The Profiler said...

i used to get speedy dismissals all the time, b4 the plate glass "window" exception was created for the state.

these were mostly in county court where s/t period was 90 days with no wiggle room for the state. judge mapp (all-righty-diddy, what say ye state?) would set a case for trial on the 89th day and continue it for a day if the state wasnt ready or they gave you late disco.

i remember coming back like 3 days in row for a dui case, on the 88th, 89th and 90th days.
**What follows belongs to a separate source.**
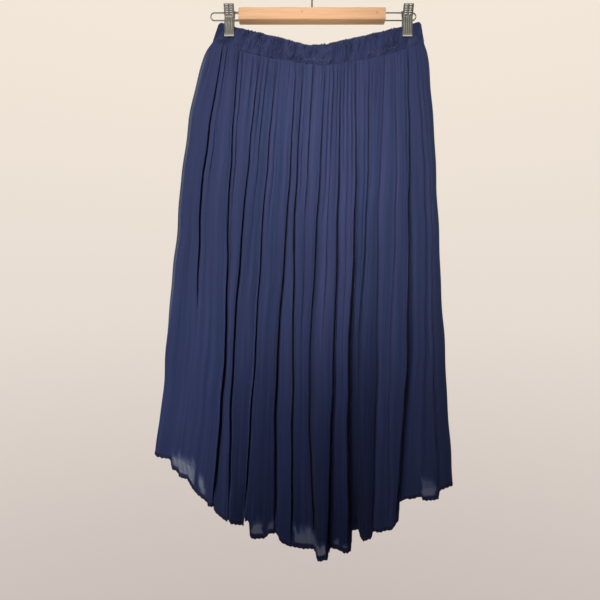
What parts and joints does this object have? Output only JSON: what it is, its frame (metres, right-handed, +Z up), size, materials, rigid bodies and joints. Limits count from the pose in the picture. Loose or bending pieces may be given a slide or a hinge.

ive been a defense attorney for over 20 years, after 3 at the sao. truth is defense lawyers want speedy dismissals, not speedy trials, and to say otherwise is disingenuous. true believers at the pdo can say whatever drivel they want about burdens of proof and the state's obligations and so forth, but the truth of the matter is that its a smokescreen for what we really want...have the client walk.

of course we defense lawyers play games, but so do the asa's...especially the young ones who do so out of fear, lack of honesty or lack of persepctive or a combination of those. i have no problem with what i do.

Anonymous said...

Pro bono: any attorney who accepts life felony sapd cases-murder, armed robbery, att. murder, sex crimes does INVOLUNTARY PRO BONO- you don't get paid for all your work when they decide to pay you and it is one of the most stressful jobs in the legal profession. totally thankless. any young attorneys out there- if you can afford it stay away from accepting life felony appointments- they are nothing but misery and heartache. a totally thankless job.

Anonymous said...

2:30....don't forget to mention the thanks you get in the Rule 3 that follows every conviction.

Anonymous said...

As a defense attorney, being "ready" is a fluid concept based upon the prosecution's ability to prove its case. I may prefer to have a deposition of a witness, or perform some further investigation of the matter, but if that witness, or another crucial witness is unavailable for trial, I may chose to proceed without it. That does not limit me to not taking that deposition should things change down the line, nor should it.